Courtesy of Diverse Connections
One of the key strategies in the Human Resource function of any organisation is to hire the right people at the right price.
While human capital are the most important assets in any organisation, the process of recruitment is often more like a “hit and miss” strategy which usually depend on the following factors…
1) How well the candidates write (assuming that they have done it themselves)
2) How glorious their previous professional and academic experiences
3) How presentable he or she appears
4) How well he or she speaks, especially when posed with difficult questions
5) How much he or she is asking for (and how much you can afford!)
6) How much you like him or her (hey let’s face it, chemistry plays an almost overriding role in most hiring decisions)
While the above factors for candidate evaluation may sometimes yield a rare gem, they do also result in a biased outcome favouring those who look better, speak better, write better or fake better.
You may also be in danger of hiring people who are so similar to each other – and yourself – that your team could face the danger of having tunnel vision, stereotypical prejudices, and other ills of cultural conformity. Of course, there may be less quarrels and confrontations in the office if everybody is a clone, but the flipside is that the cross-fertilisation of fresh and novel ideas may also diminish.
How then should one hire? Well, here are my thoughts:
1) Hire your customers. Or rather, staff who are likely to be representative of your various targeted demographic, psychographic or behavioural groups. If you’re selling detergent, don’t have an entire team full of men who have never done a day of laundry in their lives.
2) Hire for diversity rather than similarity (unless your target group is so microscopic). Place priority on candidates with different ethnicities, genders, career backgrounds (eg mix of private and public sector experiences), life stages, and so on.
There is value in diversity (source)
3) Hire those who may hold a different worldview from yourself. Now this is probably the most challenging point as we’re usually attracted to people who are similar to ourselves. However, having colleagues with differing viewpoints does help to enrich the idea pool, and allow the team to expand their vistas.
4) Hire to complement the existing team. If you’re currently staffed by mavericks and rebels, it may be good to look out for more middle-of-the-road candidates to provide that “voice of reason”. Similarly, if most of your team mates are graduates from a specific institution, it may be wise to complement them with those from a differing educational background.

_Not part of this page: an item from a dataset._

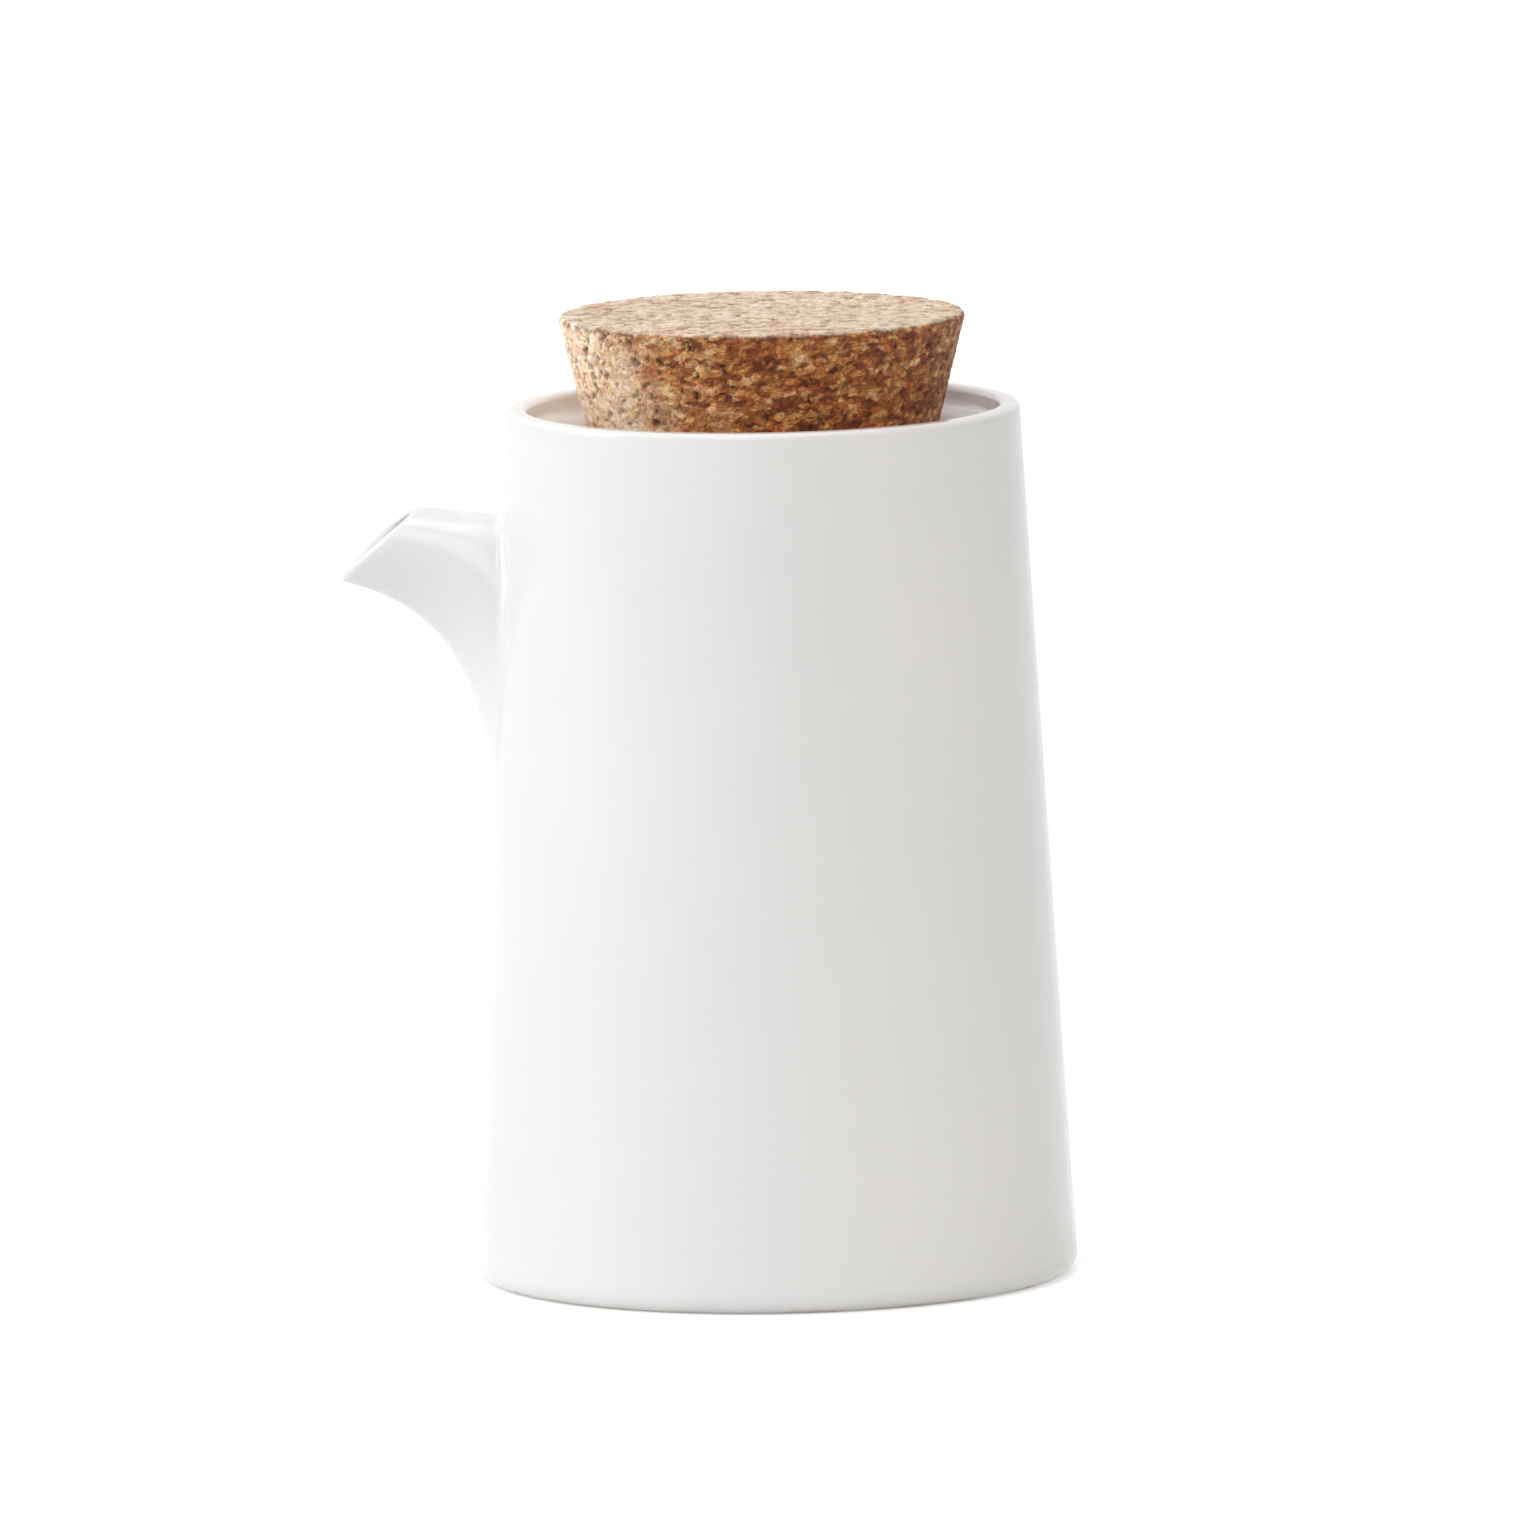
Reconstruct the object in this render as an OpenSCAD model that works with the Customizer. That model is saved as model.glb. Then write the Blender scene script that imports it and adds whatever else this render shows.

Naturally, one still needs to adhere to certain basic criteria when fitting people to the job – for example, you can’t expect an electrical engineer to cure people, or a sales executive to do financial accounting. However, learning to look beyond the usual talent pool may be worthwhile when considering a new team member for your organisation.
Very good points!
My ex-MD once told me ‘I hired you not because you are tech-savvy, I have many engineers who are better in technical knowledge.” He wanted someone to add value/ skills and experiences that the team doesn’t already have … and he hired people from all over APAC because we are a regional team! So, whenever we come across an issue in India or Korea, there is always someone in the team who understands the culture, speak the language and can help the team navigate thru issues in that market.
Many managers are also afraid of diversity .. as much as they know they need it. I have heard many managers say, “oh, he’s too opinionated, very hard to control next time..”
I used to have an ex-colleague who reported to me and she’s totally opposite of me and we work very well together. She complemented my weaknesses very well!